Ter uma premissa é um bom começo para escrever um romance, mas é apenas o começo.
As ideias chegam até nós todos os dias em momentos de inspiração, através de reflexões ou experiências. Ideias são baratas; descobrir a história por trás da ideia é a parte cara.
Aqui é onde a maioria falha.
A premissa é apenas um ponto de partida; o verdadeiro trabalho de um artista é transformar premissas em uma obra real, viva e palpável.
Suas ótimas ideias não significam nada se elas só existem vagamente na sua cabeça. Premissas vagas são uma armadilha traiçoeira para qualquer artista, pensamos que temos tudo necessário para desenvolver o que imaginamos, mas então a fantasia encontra a realidade e nossas limitações, e vemos mais uma vez tudo desmoronar diante de nós.
Não é tão simples ser um gênio.
Mas existe algo de bom nisso: você não precisa mais ficar esperando por uma grande ideia. A forma pode transformar uma narrativa simples em uma obra-prima. Billy Pilgrim está solto no tempo, vivendo e revivendo cada momento de sua vida, sabendo exatamente o que vai acontecer, como um inseto preso no âmbar daquele instante. Um bom escritor transforma ideias simples em histórias que são capazes de se comunicar com o espectador. Um lembrete de que a maneira como uma história é contada pode abrir novas possibilidades e experiências.

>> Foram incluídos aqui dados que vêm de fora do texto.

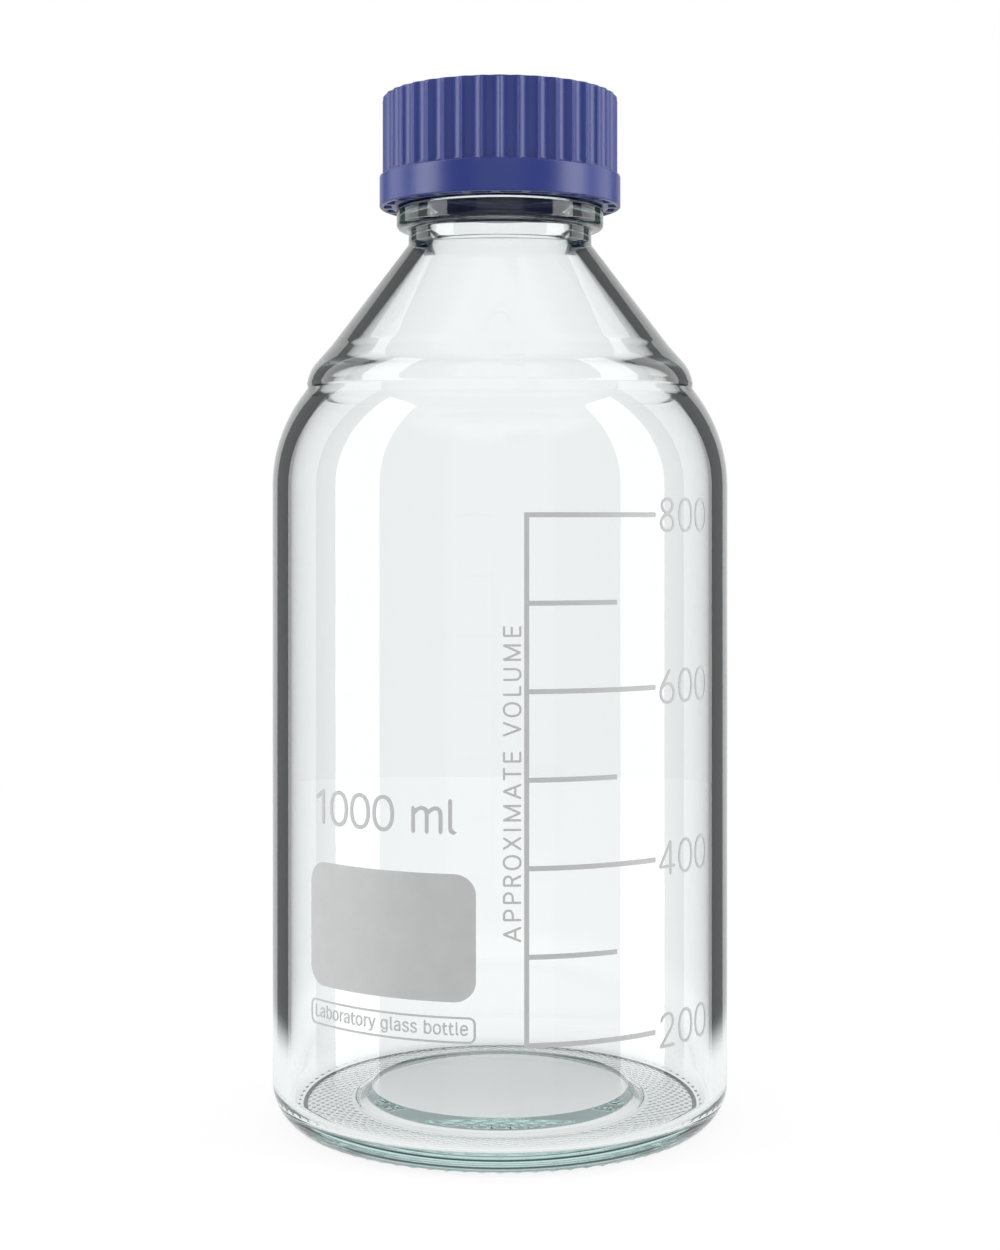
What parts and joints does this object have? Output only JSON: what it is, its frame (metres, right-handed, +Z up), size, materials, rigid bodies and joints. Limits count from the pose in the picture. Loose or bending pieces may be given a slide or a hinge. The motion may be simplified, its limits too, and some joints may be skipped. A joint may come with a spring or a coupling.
{
  "type": "reagent bottle",
  "caption": "Clear glass laboratory bottle with a sloping shoulder, printed volume scale and writing panel, 45 mm screw finish and a blue fluted screw cap that unscrews",
  "frame": {"origin": "on the standing plane, on the bottle's axis", "axes": "+Z up along the bottle's axis, -Y is the front that carries the print, +X to the right seen from the front"},
  "size_m": [0.101, 0.1011, 0.2257],
  "materials": {
    "clear_glass": "clear fire-polished glass, faint green tint in the thick base",
    "blue_plastic": "satin moulded plastic, solid blue",
    "white_facing": "smooth slippery white film",
    "seal_rubber": "soft translucent white rubber",
    "fired_print": "fired light grey enamel, satin"
  },
  "bodies": {
    "bottle": {"glass_bottle": "clear_glass", "pouring_ring": "blue_plastic", "writing_panel": "fired_print", "title_frame": "fired_print", "title_print": "fired_print", "scale_ladder": "fired_print", "scale_numerals": "fired_print", "capacity_mark": "fired_print", "scale_legend": "fired_print"},
    "seal": {"seal_pad": "seal_rubber", "seal_facing": "white_facing"},
    "cap": {"screw_cap": "blue_plastic"}
  },
  "joints": [
    {"name": "seal_lift", "type": "slide", "parent": "bottle", "child": "seal", "axis": [0, 0, 1], "range_m": [0, 0.0321]},
    {"name": "cap_turn", "type": "hinge", "parent": "seal", "child": "cap", "pos_m": [0, 0, 0.2134], "axis": [0, 0, 1], "range_deg": [0, 2880]}
  ],
  "couplings": [
    {"joint": "seal_lift", "follows": "cap_turn", "m_per_rad": 0.00063662}
  ]
}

Vonnegut humaniza o ato de contar histórias e destaca a subjetividade inerente de uma boa narrativa. Na literatura e na vida, a forma como percebemos e apresentamos nossas experiências pode moldar nosso entendimento, enriquecendo e ampliando seu impacto.
Acredite, você já está cercado de boas premissas ao seu redor; não espere por uma grande ideia aparecer. Vonnegut só precisou adicionar alienígenas em seu relato biográfico para se tornar um gênio.
A maneira como as histórias são contadas pode transformar o banal em extraordinário, o trágico em humano e fazer do absurdo a mais íntima verdade.
Tudo depende da narrativa que queremos contar.